Efectivamente, em várias regiões, a lebre é considerada uma divindade. Ela está relacionada com a deusa lunar Hécate na Grécia; e, além da deusa Eastra, tem-se o seu equivalente que é a deusa Harek
[16] dos germanos, que era acompanhada por lebres[17], consideradas como símbolos da fertilidade, devido à grande capacidade de se reproduzir. Segundo os anglo-saxões e também os chineses, o coelho ou a lebre encontra-se associada à Primavera, embora segundo a tradição bíblica (Deuteronómio, 14:7), este animal seja considerado um animal imundo[18].

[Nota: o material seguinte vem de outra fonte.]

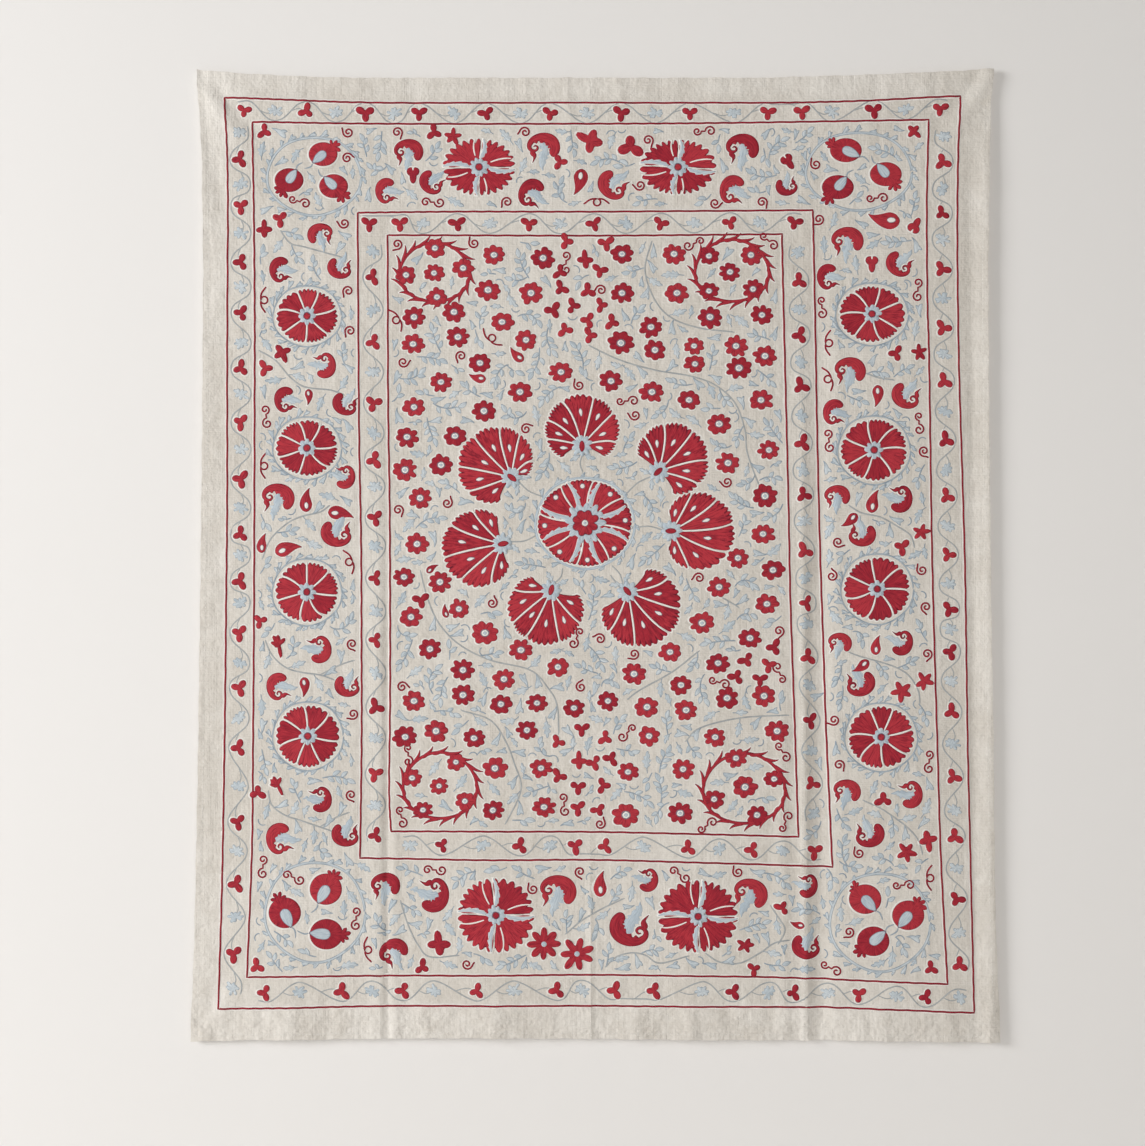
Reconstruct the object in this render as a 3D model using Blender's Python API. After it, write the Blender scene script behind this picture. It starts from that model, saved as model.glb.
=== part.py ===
"""An embroidered suzani wall hanging: four narrow woven strips sewn edge to edge, hanging by its top edge.

Metres, +Z up. The origin is the middle of the top edge. The embroidered face looks along -Y and the back of the
cloth along +Y, where the wall would be. Each strip is one solid, with its turned hem and its folds.
"""

from collections import namedtuple

import bpy
import numpy as np

# The cloth
CLOTH_THICKNESS = 0.0018
HEM_THICKNESS = 0.0030
HEM_WIDTH = 0.012
SEAM_GAP = 0.0003
STRIP_NAMES = ("strip_left", "strip_left_middle", "strip_right_middle", "strip_right")

# Where the side edges and the three seams stand at each height
Station = namedtuple("Station", "z left seam_1 seam_2 seam_3 right")
STATIONS = (
    Station(0.019, -0.798, -0.414, -0.030, 0.372, 0.798),
    Station(-0.045, -0.794, -0.414, -0.028, 0.376, 0.793),
    Station(-0.145, -0.787, -0.415, -0.026, 0.384, 0.789),
    Station(-0.380, -0.784, -0.415, -0.022, 0.398, 0.786),
    Station(-0.705, -0.786, -0.415, -0.018, 0.408, 0.788),
    Station(-1.045, -0.790, -0.414, -0.014, 0.412, 0.792),
    Station(-1.345, -0.794, -0.414, -0.011, 0.414, 0.797),
    Station(-1.645, -0.800, -0.414, -0.009, 0.416, 0.800),
    Station(-1.765, -0.803, -0.414, -0.008, 0.417, 0.804),
    Station(-1.931, -0.810, -0.414, -0.008, 0.418, 0.812),
)

# The top and bottom edges: the corners are pulled up and the middle hangs a little lower
EdgePoint = namedtuple("EdgePoint", "x z")
TOP_EDGE = (
    EdgePoint(-0.798, 0.017),
    EdgePoint(-0.710, 0.009),
    EdgePoint(-0.590, 0.003),
    EdgePoint(-0.480, 0.000),
    EdgePoint(0.330, 0.000),
    EdgePoint(0.510, 0.005),
    EdgePoint(0.710, 0.013),
    EdgePoint(0.798, 0.019),
)
BOTTOM_EDGE = (
    EdgePoint(-0.810, -1.929),
    EdgePoint(-0.690, -1.925),
    EdgePoint(-0.230, -1.921),
    EdgePoint(-0.010, -1.923),
    EdgePoint(0.310, -1.925),
    EdgePoint(0.610, -1.927),
    EdgePoint(0.812, -1.931),
)

# Folds: each is a soft ridge, or a trough where its rise is below zero, along a straight run of the cloth.
# fade_in and fade_out are the lengths over which it grows from its start and dies at its end.
Fold = namedtuple("Fold", "x z end_x end_z width rise fade_in fade_out")
SEAM_FOLDS = (
    Fold(-0.448, -0.50, -0.442, -1.95, 0.024, 0.0040, 0.60, 0.01),
    Fold(-0.417, -0.25, -0.416, -1.95, 0.006, -0.0050, 0.70, 0.01),
    Fold(-0.400, -0.85, -0.398, -1.95, 0.009, 0.0026, 0.60, 0.01),
    Fold(-0.055, 0.02, -0.045, -0.30, 0.012, 0.0016, 0.01, 0.20),
    Fold(-0.011, -1.35, -0.008, -1.95, 0.005, 0.0020, 0.40, 0.01),
    Fold(0.404, -0.35, 0.416, -1.95, 0.011, 0.0060, 0.70, 0.01),
    Fold(0.436, -0.05, 0.443, -1.95, 0.013, -0.0042, 0.40, 0.01),
    Fold(0.462, -0.25, 0.474, -1.70, 0.014, 0.0022, 0.30, 0.50),
)
EDGE_FOLDS = (
    Fold(0.783, -0.04, 0.794, -1.95, 0.014, 0.0042, 0.15, 0.01),
    Fold(0.752, -0.10, 0.762, -1.95, 0.010, -0.0020, 0.20, 0.01),
    Fold(-0.772, -0.30, -0.788, -1.95, 0.014, 0.0022, 0.30, 0.01),
)
CORNER_FOLDS = (
    Fold(-0.800, 0.018, -0.610, -0.170, 0.013, -0.0060, 0.01, 0.12),
    Fold(-0.790, 0.005, -0.660, -0.215, 0.014, 0.0048, 0.03, 0.12),
    Fold(-0.797, -0.010, -0.715, -0.400, 0.016, -0.0050, 0.02, 0.20),
    Fold(0.800, 0.018, 0.690, -0.105, 0.011, 0.0050, 0.01, 0.06),
    Fold(0.775, 0.018, 0.665, -0.085, 0.011, -0.0040, 0.01, 0.06),
    Fold(-0.812, -1.935, -0.715, -1.750, 0.013, -0.0048, 0.01, 0.10),
    Fold(-0.790, -1.935, -0.690, -1.770, 0.013, 0.0036, 0.01, 0.10),
)
# Short creases that run in from the left edge, rising a little towards the middle
CREASE_HEIGHTS = (-0.310, -0.524, -0.685, -0.905, -1.103, -1.323, -1.515, -1.605, -1.710)
CREASE_LENGTH = 0.090
CREASE_RISES = (0.000, 0.002, 0.004, 0.006, 0.010, 0.012, 0.020, 0.026, 0.034)
# Puckers along the bottom hem and the top edge
BOTTOM_PUCKERS = (-0.705, -0.610, -0.540, -0.340, -0.282, -0.205, -0.128, 0.078, 0.142, 0.196, 0.268, 0.330,
                  0.512, 0.573, 0.640, 0.708)
TOP_PUCKERS = (-0.560, -0.470, -0.365, -0.250, -0.160, 0.045, 0.130, 0.240, 0.330, 0.455, 0.560, 0.655)
PUCKER_HEIGHT = 0.130
PUCKER_WIDTH = 0.014
BOTTOM_PUCKER_RISE = 0.0026
TOP_PUCKER_RISE = 0.0014

# The whole cloth swells forward a little between its seams, more towards the bottom
SWELL = 0.005
SWELL_FLAT_TOP = 0.10
CLOTH_HEIGHT = 1.93

# The mesh of one strip: close together at its seams and hems
COLUMNS = (0.0, 0.030, 0.055, 0.085, 0.125, 0.19, 0.30, 0.42, 0.55, 0.68, 0.80, 0.875, 0.915, 0.945, 0.970, 1.0)
ROW_COUNT = 36

COTTON_COLOUR = (0.66, 0.62, 0.55, 1.0)
COTTON_ROUGHNESS = 0.9


def clear_scene():
    for obj in list(bpy.data.objects):
        bpy.data.objects.remove(obj, do_unlink=True)


def cotton():
    material = bpy.data.materials.new("natural_cotton")
    material.use_nodes = True
    shader = material.node_tree.nodes["Principled BSDF"]
    shader.inputs["Base Color"].default_value = COTTON_COLOUR
    shader.inputs["Roughness"].default_value = COTTON_ROUGHNESS
    shader.inputs["Metallic"].default_value = 0.0
    return material


def smooth_step(t):
    t = np.clip(t, 0.0, 1.0)
    return t * t * (3 - 2 * t)


def column_at(z, name):
    """The x of a side edge or a seam at heights z, between the stations."""
    heights = [station.z for station in reversed(STATIONS)]
    places = [getattr(station, name) for station in reversed(STATIONS)]
    return np.interp(z, heights, places)


def edge_at(x, points):
    """The z of the top or bottom edge at places x."""
    return np.interp(x, [point.x for point in points], [point.z for point in points])


def hem_creases():
    """The short folds at the left edge and the puckers of the top and bottom, as rows of the fold table."""
    folds = []
    for number, (z, climb) in enumerate(zip(CREASE_HEIGHTS, CREASE_RISES)):
        rise = -0.0026 if number % 2 else -0.0018
        left = float(column_at(z, "left"))
        folds.append(Fold(left, z, left + CREASE_LENGTH, z + climb, 0.006, rise, 0.01, 0.06))
    for number, x in enumerate(BOTTOM_PUCKERS):
        rise = BOTTOM_PUCKER_RISE * (1.0 if number % 2 else -0.8)
        lean = 0.006 * ((number % 3) - 1)
        folds.append(Fold(x, -1.95, x + lean, -1.95 + PUCKER_HEIGHT, PUCKER_WIDTH, rise, 0.01, 0.07))
    for number, x in enumerate(TOP_PUCKERS):
        rise = TOP_PUCKER_RISE * (1.0 if number % 2 else -0.8)
        lean = 0.005 * ((number % 3) - 1)
        folds.append(Fold(x, 0.02, x + lean, 0.02 - PUCKER_HEIGHT, PUCKER_WIDTH, rise, 0.01, 0.08))
    return tuple(folds)


def fold_rise(x, z, fold):
    """How far one fold lifts the cloth: a bell across its run, faded at its two ends."""
    run_x = fold.end_x - fold.x
    run_z = fold.end_z - fold.z
    length = np.hypot(run_x, run_z)
    along = ((x - fold.x) * run_x + (z - fold.z) * run_z) / length
    across = ((x - fold.x) * run_z - (z - fold.z) * run_x) / length
    fade = smooth_step(along / fold.fade_in) * smooth_step((length - along) / fold.fade_out)
    return fold.rise * fade * np.exp(-((across / fold.width) ** 2))


def relief(x, z, folds):
    """How far the cloth's face stands forward of its plane at (x, z)."""
    down = np.clip((-z - SWELL_FLAT_TOP) / (CLOTH_HEIGHT - SWELL_FLAT_TOP), 0.0, 1.0)
    left = column_at(z, "left")
    right = column_at(z, "right")
    strips = 4 * (x - left) / (right - left)
    total = SWELL * down * (0.5 - 0.5 * np.cos(2 * np.pi * strips))
    for fold in folds:
        total = total + fold_rise(x, z, fold)
    return total


def hem_share(x, z, left_hem, right_hem):
    """1 on the turned hem at the bottom and at a side edge, 0 on the single cloth."""
    above_bottom = z - edge_at(x, BOTTOM_EDGE)
    nearest = above_bottom
    if left_hem:
        nearest = np.minimum(nearest, x - column_at(z, "left"))
    if right_hem:
        nearest = np.minimum(nearest, column_at(z, "right") - x)
    return 1 - smooth_step((nearest - HEM_WIDTH) / 0.002)


def strip_rows():
    """Shares of the height: even rows, with one more at the hem's upper edge."""
    rows = np.linspace(0.0, 1.0, ROW_COUNT)
    hem = 1 - HEM_WIDTH / CLOTH_HEIGHT
    upper = 1 - (HEM_WIDTH + 0.002) / CLOTH_HEIGHT
    return np.sort(np.concatenate([rows, [hem, upper]]))


def strip_surface(number, folds):
    """Front and back points of one strip, each an array of rows by columns by 3."""
    borders = ("left", "seam_1", "seam_2", "seam_3", "right")
    first, last = number == 0, number == len(STRIP_NAMES) - 1
    rows = strip_rows()[:, None]
    columns = np.array(COLUMNS)[None, :]
    height = 0.018 - rows * (0.018 + CLOTH_HEIGHT)
    start = column_at(height, borders[number]) + (0.0 if first else SEAM_GAP / 2)
    end = column_at(height, borders[number + 1]) - (0.0 if last else SEAM_GAP / 2)
    x = start + columns * (end - start)
    top, bottom = edge_at(x, TOP_EDGE), edge_at(x, BOTTOM_EDGE)
    z = top + rows * (bottom - top)
    thickness = CLOTH_THICKNESS + (HEM_THICKNESS - CLOTH_THICKNESS) * hem_share(x, z, first, last)
    face = -CLOTH_THICKNESS - relief(x, z, folds)
    front = np.stack([x, face, z], axis=-1)
    back = np.stack([x, face + thickness, z], axis=-1)
    return front, back


def strip_mesh(name, front, back):
    """One closed mesh: the front and back grids, and a wall round their shared rim."""
    rows, columns = front.shape[:2]
    count = rows * columns
    index = np.arange(count).reshape(rows, columns)
    a, b = index[:-1, :-1].ravel(), index[:-1, 1:].ravel()
    c, d = index[1:, 1:].ravel(), index[1:, :-1].ravel()
    faces = [np.stack([a, d, c, b], axis=1), np.stack([a, b, c, d], axis=1) + count]
    rim = np.concatenate([index[0, :-1], index[:-1, -1], index[-1, :0:-1], index[:0:-1, 0]])
    ahead = np.roll(rim, -1)
    faces.append(np.stack([rim, ahead, ahead + count, rim + count], axis=1))
    points = np.concatenate([front.reshape(-1, 3), back.reshape(-1, 3)])
    mesh = bpy.data.meshes.new(name)
    mesh.from_pydata(points.tolist(), [], np.concatenate(faces).tolist())
    mesh.shade_smooth()
    mesh.set_sharp_from_angle(angle=np.radians(40))
    return mesh


def make_strips():
    folds = SEAM_FOLDS + EDGE_FOLDS + CORNER_FOLDS + hem_creases()
    hanging = bpy.data.objects.new("hanging", None)
    bpy.context.scene.collection.objects.link(hanging)
    material = cotton()
    for number, name in enumerate(STRIP_NAMES):
        front, back = strip_surface(number, folds)
        mesh = strip_mesh(name, front, back)
        mesh.materials.append(material)
        strip = bpy.data.objects.new(name, mesh)
        strip.parent = hanging
        bpy.context.scene.collection.objects.link(strip)


clear_scene()
make_strips()
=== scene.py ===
"""An embroidered suzani hanging: four strips of hand-woven cotton with silk motifs laid and couched on them.

Metres, +Z up, and the embroidered face looks along -Y. The pattern is placed in units of 2 mm, which are
counted across from the left of the view and down from its top. Heights of thread above the cloth are in
millimetres. Directions of motifs are in degrees: 0 points right, 90 down, 180 left and 270 up.
"""

from collections import namedtuple

import bpy
import numpy as np
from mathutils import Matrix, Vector


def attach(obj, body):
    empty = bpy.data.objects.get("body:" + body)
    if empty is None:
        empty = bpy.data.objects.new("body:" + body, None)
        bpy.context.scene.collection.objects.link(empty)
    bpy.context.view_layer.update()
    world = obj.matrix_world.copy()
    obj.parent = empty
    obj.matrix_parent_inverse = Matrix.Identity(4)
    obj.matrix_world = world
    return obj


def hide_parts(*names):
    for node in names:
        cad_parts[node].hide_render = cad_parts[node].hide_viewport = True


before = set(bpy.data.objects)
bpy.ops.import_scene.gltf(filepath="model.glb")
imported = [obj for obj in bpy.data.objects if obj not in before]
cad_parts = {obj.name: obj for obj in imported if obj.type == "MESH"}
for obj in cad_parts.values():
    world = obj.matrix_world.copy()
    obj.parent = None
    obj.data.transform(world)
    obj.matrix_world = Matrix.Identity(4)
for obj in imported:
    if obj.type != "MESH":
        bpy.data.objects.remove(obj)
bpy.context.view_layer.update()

# The pattern's units
UNIT = 0.002
MIDDLE_ACROSS = 595.0
TOP_DOWN = 77.5
MILLIMETRE = 0.001

# The cloth, as in the part's source
CLOTH_THICKNESS = 0.0018
HEM_THICKNESS = 0.0030
HEM_WIDTH = 0.012
SEAM_GAP = 0.0003
STRIP_NAMES = ("strip_left", "strip_left_middle", "strip_right_middle", "strip_right")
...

Por essa razão a mitologia egípcia dá “o aspecto de lebre ou coelho ao grande iniciado Osíris que é despedaçado e deitado nas águas do Nilo como garantia da regeneração periódica”. É curioso notar que ainda nos nossos dias os camponeses Xiitas da Anatólia explicam a proibição alimentar em relação à lebre dizendo que este animal é a reencarnação de Ali (o verdadeiro intercessor entre Alá e os Crentes)
[19].
Na Índia “pode citar-se a Sheshajataka onde o Bodhissattva aparece sob a forma duma lebre para se lançar em sacrifício no fogo”
[20].
No Taoismo, a Lua e a lebre morrem para renascerem, tornando-se esta imagem na teologia taoista, a preparadora do o elixir da imortalidade, sendo a “lebre representada a trabalhar à sombra duma figueira, a moer ervas num almofariz”
[21].
4- Como se propagaram ambos os símbolos no mundo cristão
4.1- Os ovos pintados
Como a Páscoa Cristã comemorava a morte e a ressurreição de Cristo, isto é a passagem da morte à vida e calhava mais ou menos no fim do Inverno e princípios da Primavera, tomou-se tanto esse rito, como a festa pagã correspondente e cristianizaram-se, uma vez que o ovo poderia muito bem simbolizar a morte e a ressurreição (vida nova) de Cristo.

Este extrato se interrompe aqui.